We are entering an exciting and tumultuous period in national politics, as progressive reaction to Stephen Harper's Conservatives increasingly coalesces around Thomas Mulcair, further dividing Canadian politics into stark choices between left and right. The Western premiers are part of the proof.
Premiers and ministers of the Prairie and Pacific provinces and the three territories are in Edmonton Tuesday for talks. One thing they plan to discuss is the message coming from the new leader of the NDP.
Mr. Mulcair has galvanized debate across Canada with his warning that unfettered development of the oil sands is not only damaging the environment, it is driving up the dollar and hurting manufacturing in Ontario and Quebec.
"This is about the future of the economy of the country," he told reporters on Monday outside the Commons, "maintaining the equilibrium, coming up with a strategy that will allow us to maintain a vital industrial sector."
Mr. Mulcair accuses the Conservative government of failing to require oil and other natural resource companies to pay the full environmental cost of their operations, and would compel them to do so if the NDP came to power.
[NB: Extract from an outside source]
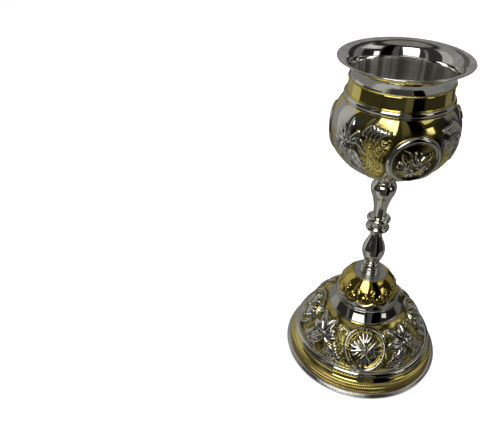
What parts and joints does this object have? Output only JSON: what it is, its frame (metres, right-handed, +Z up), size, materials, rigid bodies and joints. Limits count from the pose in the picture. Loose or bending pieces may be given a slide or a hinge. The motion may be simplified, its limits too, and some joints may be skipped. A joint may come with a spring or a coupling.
{
  "type": "communion chalice",
  "caption": "Tall communion chalice with a flared lining cup in an embossed bowl that unscrews from a turned stem on a domed foot.",
  "frame": {"origin": "centre of the foot's underside, on the surface it stands on", "axes": "+Z up along the stem's axis towards the cup's mouth; the front medallion of the foot faces -Y"},
  "size_m": [0.13, 0.13, 0.26],
  "materials": {
    "cup_silver": "polished silver plate",
    "bowl_relief": "embossed, gold plate with silver raised work",
    "seam_gold": "twisted gold wire",
    "rosette_gold": "granulated gold",
    "stem_silver": "turned and polished silver plate",
    "disc_satin": "satin silver, turned",
    "bell_gold": "polished gold plate",
    "foot_silver": "polished silver plate",
    "dome_relief": "embossed, stippled gold ground with silver raised work",
    "rope_gold": "twisted gold wire, darkened in the grooves",
    "clamp_steel": "zinc plated steel"
  },
  "bodies": {
    "foot_and_stem": {"upper_baluster": "stem_silver", "knop_disc": "stem_silver", "knop_ring": "stem_silver", "lower_baluster": "stem_silver", "step_ring": "stem_silver", "cap_disc": "disc_satin", "foot_bell": "bell_gold", "milled_ring": "foot_silver", "cone_band": "foot_silver", "foot_dome": "dome_relief", "rope_wire": "rope_gold", "base_ring": "foot_silver", "tie_rod": "clamp_steel", "clamp_plate": "clamp_steel", "lock_washer": "clamp_steel", "foot_nut": "clamp_steel"},
    "seat": {"seat_washer": "clamp_steel"},
    "cup": {"cup_liner": "cup_silver", "bowl_shell": "bowl_relief", "seam_wire": "seam_gold", "stud_plate": "clamp_steel", "cup_stud": "clamp_steel", "petal_rosette": "rosette_gold"}
  },
  "joints": [
    {"name": "cup_lift", "type": "slide", "parent": "foot_and_stem", "child": "seat", "axis": [0, 0, 1], "range_m": [0, 0.0101]},
    {"name": "cup_turn", "type": "hinge", "parent": "seat", "child": "cup", "pos_m": [0, 0, 0.178], "axis": [0, 0, 1], "range_deg": [0, 2880]}
  ],
  "couplings": [
    {"joint": "cup_lift", "follows": "cup_turn", "m_per_rad": 0.00019894}
  ]
}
"It's about the enforcement of federal legislation," he said. "Since the beginning, we've made it clear that we're very concerned that the federal government is not enforcing federal law."
Mr. Mulcair's message is powerful, first and foremost because he believes it. He was saying it months ago, long before he won the leadership. Cynics forget the impact that a principled argument, passionately held, can have.
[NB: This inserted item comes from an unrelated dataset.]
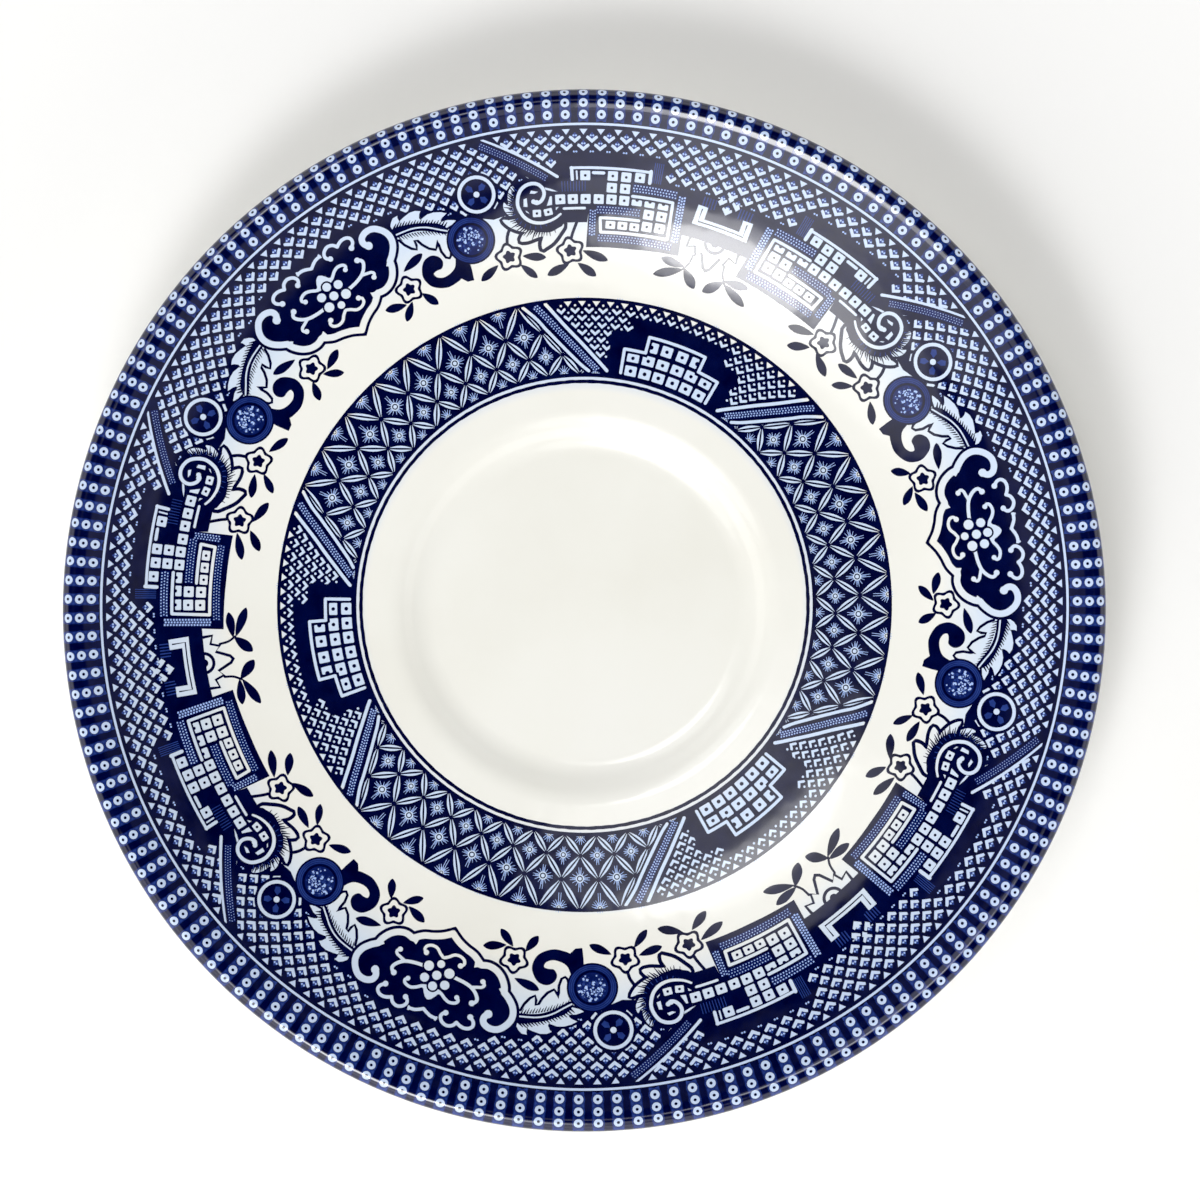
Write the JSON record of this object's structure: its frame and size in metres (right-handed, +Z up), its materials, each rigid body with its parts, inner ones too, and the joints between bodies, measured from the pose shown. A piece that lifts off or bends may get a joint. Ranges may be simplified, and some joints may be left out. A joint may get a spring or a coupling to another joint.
{
  "type": "saucer",
  "caption": "Round cup saucer with a recessed cup well, a flared rim, a raised foot ring and blue printed borders under clear glaze.",
  "frame": {"origin": "centre of the foot ring's contact plane", "axes": "+Z up, out of the dish, along the axis of revolution; +X and +Y lie in the table plane, +Y towards the top of the printed pattern"},
  "size_m": [0.14, 0.14, 0.0187],
  "materials": {
    "biscuit": "matt fired clay, unglazed",
    "glaze": "clear gloss glaze over cream-white clay",
    "cobalt_print": "dark cobalt blue print under gloss glaze"
  },
  "bodies": {
    "root": {"biscuit_body": "biscuit", "glaze_coat": "glaze", "base_glaze": "glaze", "cup_ring_print": "cobalt_print", "inner_band_print": "cobalt_print", "main_border_print": "cobalt_print", "bead_border_print": "cobalt_print"}
  },
  "joints": []
}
The NDP leader offers opponents of Stephen Harper a standard around which to rally. This is the first time that progressive forces have been able to put forward a leader and a message that offer such a compelling alternative to the Prime Minister and his conservative orthodoxy.
The NDP message plays into a great shift under way in Canadian politics, one that pits right-wing and left-wing values against each other on economic issues, with fewer and fewer voters clinging to centrist compromise.
A Forum research poll released on Monday shows the NDP with a narrow lead over the Conservatives, and Mr. Mulcair ahead of Mr. Harper in popularity.
"Mulcair is doing a great job as leader of the NDP," said Lorne Bozinoff, president of Forum Research. "He seems to be resonating with the public."
The poll shows a growing tide of concern among Canadians over income inequality. "The country is moving a little bit to the left," Mr. Bozinoff believes, even as Mr. Mulcair seeks to make his party more credible on economic issues.
English Canadians may not be taking to the streets the way the union-backed students have in Montreal, but many of them are worried and resentful over sluggish economic and job growth, and they are channelling that concern into support for the NDP.
A growing number are also taken with Mr. Mulcair's theory about Western oil costing Central Canadian jobs. A recent Harris/Decima poll showed 41 per cent of respondents agreeing with Mr. Mulcair, while 45 per cent disagreed.
Doug Anderson, senior vice-president of Harris/Decima, cautions that support for the NDP leader's position isn't strong outside Quebec, and that people aren't paying that much attention to federal politics in any case.
He also suspects that Mr. Mulcair could still be enjoying a honeymoon from his leadership victory last March, and that future numbers could show NDP support softening.
Nonetheless, he acknowledged, "it has become the status quo" that the NDP are either first or second in the popular vote, where they have been now for more than a year. This is a tremendous change in the political life of the nation, and it appears to have become entrenched.
When Mr. Mulcair heads west later this week to tour the oil sands and meet with provincial politicians, his progress will be covered closely. It is difficult to remember the last time a trip by an opposition leader has garnered this much attention.
Mr. Mulcair will be heavily criticized by politicians and pundits during his travels. He won't care. He knows he is succeeding where everyone who came before him failed: rallying opposition to the Harper Conservatives around one idea and one figure.
The Conservatives will welcome this. A head-to-head fight between the left and the right, between Mr. Mulcair and Mr. Harper, is exactly what both sides want.
For in a political war between progressives and conservatives, there is no room for a party of the centre, for the Liberal Party, which is entrenched in a distant third place.
That may be Mr. Mulcair's greatest achievement: to take on the Western premiers, to take on the oil interests, to take on the Conservatives in the cause of the environment and of factory workers in central Canada.
And to leave the Liberals forgotten in his wake.